THE TEN COURTS OF THE KINGS OF HELL

2002

Sheet size ( 36 x 20 in, 915 x 510 mm ) 23pp. ten copperplate etchings on 300gsm Somerset textured paper with interleaving pages, a title page, colophon page
and introduction page typeset in Perpetua on 160gsm Fabriano Ingres 701 Gialetto.
Housed in a Black lacquer box decorated with Vietnamese symbols for Happiness, Prosperity and Longevity in Gold on Red. In an edition of 50. The names of each individual King and his Court are printed on the interleaving page adjacent to the image. Underneath appears an oblique extract from the Inferno, volume one of The Divine Comedy by Dante Alighieri, decorated with ornamental wood-type and symbols of oriental Buddhist prayer.

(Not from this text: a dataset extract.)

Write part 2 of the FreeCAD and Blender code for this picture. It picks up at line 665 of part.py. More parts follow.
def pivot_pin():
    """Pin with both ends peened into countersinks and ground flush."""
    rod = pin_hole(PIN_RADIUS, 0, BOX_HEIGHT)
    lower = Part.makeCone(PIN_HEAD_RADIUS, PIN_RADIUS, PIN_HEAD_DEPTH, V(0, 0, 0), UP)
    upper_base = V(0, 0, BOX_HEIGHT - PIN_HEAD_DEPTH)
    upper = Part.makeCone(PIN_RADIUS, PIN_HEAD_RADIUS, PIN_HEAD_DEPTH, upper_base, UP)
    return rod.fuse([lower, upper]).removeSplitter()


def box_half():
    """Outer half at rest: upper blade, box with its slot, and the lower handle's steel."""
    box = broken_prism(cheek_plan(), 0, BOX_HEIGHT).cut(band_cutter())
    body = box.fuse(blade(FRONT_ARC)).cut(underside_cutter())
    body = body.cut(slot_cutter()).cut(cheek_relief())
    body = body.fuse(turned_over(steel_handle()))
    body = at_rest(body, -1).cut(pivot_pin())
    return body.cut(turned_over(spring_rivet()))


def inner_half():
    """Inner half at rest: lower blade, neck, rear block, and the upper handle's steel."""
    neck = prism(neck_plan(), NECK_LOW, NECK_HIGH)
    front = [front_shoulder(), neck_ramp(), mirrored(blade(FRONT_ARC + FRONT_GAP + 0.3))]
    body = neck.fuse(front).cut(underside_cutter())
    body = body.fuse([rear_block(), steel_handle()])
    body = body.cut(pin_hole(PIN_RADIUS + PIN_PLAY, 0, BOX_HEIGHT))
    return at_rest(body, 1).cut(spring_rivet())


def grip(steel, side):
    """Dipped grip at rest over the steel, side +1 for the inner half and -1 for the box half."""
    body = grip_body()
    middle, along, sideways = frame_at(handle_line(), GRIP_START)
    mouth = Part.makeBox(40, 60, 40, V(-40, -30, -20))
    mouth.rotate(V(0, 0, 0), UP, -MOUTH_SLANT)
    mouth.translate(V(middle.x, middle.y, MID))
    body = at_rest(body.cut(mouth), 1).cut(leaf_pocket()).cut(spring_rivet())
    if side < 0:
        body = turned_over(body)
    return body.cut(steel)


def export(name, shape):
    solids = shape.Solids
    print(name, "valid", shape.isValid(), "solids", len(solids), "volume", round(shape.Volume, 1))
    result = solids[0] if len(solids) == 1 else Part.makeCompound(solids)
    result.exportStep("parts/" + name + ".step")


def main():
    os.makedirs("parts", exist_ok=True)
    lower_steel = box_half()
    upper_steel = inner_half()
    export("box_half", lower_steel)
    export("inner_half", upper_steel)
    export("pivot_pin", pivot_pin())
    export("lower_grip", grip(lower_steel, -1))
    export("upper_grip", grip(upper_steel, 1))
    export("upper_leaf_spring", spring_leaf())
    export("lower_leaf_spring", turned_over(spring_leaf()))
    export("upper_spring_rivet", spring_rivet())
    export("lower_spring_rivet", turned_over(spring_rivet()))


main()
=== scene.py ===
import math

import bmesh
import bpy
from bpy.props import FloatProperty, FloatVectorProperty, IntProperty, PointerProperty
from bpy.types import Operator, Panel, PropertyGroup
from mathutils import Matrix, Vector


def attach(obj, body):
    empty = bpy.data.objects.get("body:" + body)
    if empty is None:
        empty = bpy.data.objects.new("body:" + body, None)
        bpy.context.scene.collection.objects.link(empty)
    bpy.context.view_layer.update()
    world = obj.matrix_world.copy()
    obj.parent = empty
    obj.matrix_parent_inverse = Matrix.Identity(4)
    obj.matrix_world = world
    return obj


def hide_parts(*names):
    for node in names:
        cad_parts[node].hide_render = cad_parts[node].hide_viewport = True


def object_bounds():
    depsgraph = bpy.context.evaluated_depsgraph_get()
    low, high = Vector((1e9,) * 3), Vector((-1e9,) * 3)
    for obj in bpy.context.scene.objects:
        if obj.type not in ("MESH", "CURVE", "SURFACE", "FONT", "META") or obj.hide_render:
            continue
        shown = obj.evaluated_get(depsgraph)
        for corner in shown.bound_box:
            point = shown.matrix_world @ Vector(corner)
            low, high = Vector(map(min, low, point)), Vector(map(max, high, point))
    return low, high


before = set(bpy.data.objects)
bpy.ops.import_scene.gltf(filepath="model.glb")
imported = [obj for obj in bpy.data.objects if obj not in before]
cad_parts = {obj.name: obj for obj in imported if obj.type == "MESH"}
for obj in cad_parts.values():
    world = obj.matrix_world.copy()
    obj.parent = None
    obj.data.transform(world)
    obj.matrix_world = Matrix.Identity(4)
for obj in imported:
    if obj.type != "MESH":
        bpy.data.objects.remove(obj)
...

A JOURNEY TO THE HEART OF A MORAL ALLEGORY

One early spring morning in March 1997, on my first visit to the Far East I found myself wandering through the ornate and impressive colonial building on Nguyen Thai Hoc Street that has become the Museum of Fine Art in Hanoi, Vietnam. I walked through large rooms filled with lacquer statues of Buddhas and heroic paintings of the victorious North Vietnamese Army marching through the jungles down what was formerly known as the Ho Chi Minh trail, the colours of gold and red predominant. I entered another large room where I was confronted by a row of ten images framed closely together and collectively entitled The Ten Courts of the Kings of Hell. I was immediately struck, drawn in by the labyrinthine depth of these austere and cruel paintings. Lacquer painted on wood, they had been executed 300 years previously in Ha Tay province bordering Hanoi.
The paintings had the same format; a long, thin, vertical rectangle, a traditional Chinese visual devise used for both perspective and storytelling. Scenes from the work of Hieronymus Bosch held obvious comparisons, however these paintings were oriental in form and content: a different cultural narrative, both exotically alien and curiously familiar. These images depict the law of causality, one side of a fundamental Buddhist concept, the Circle of Life.
The universal resonance of these moral allegories led me to make comparisons with other descriptions of Hell. The Divine Comedy by Dante Alighieri proved to be a compelling source of insight. Oblique quotes from The Inferno are printed next to ornaments of Buddhist symbolism on the interleaving pages that complete the folio. The combination of these grandiose decorations with lurid prose provides an affidavit of uncanny synchronicity and the shade of Virgilian guidance to through light upon each circle.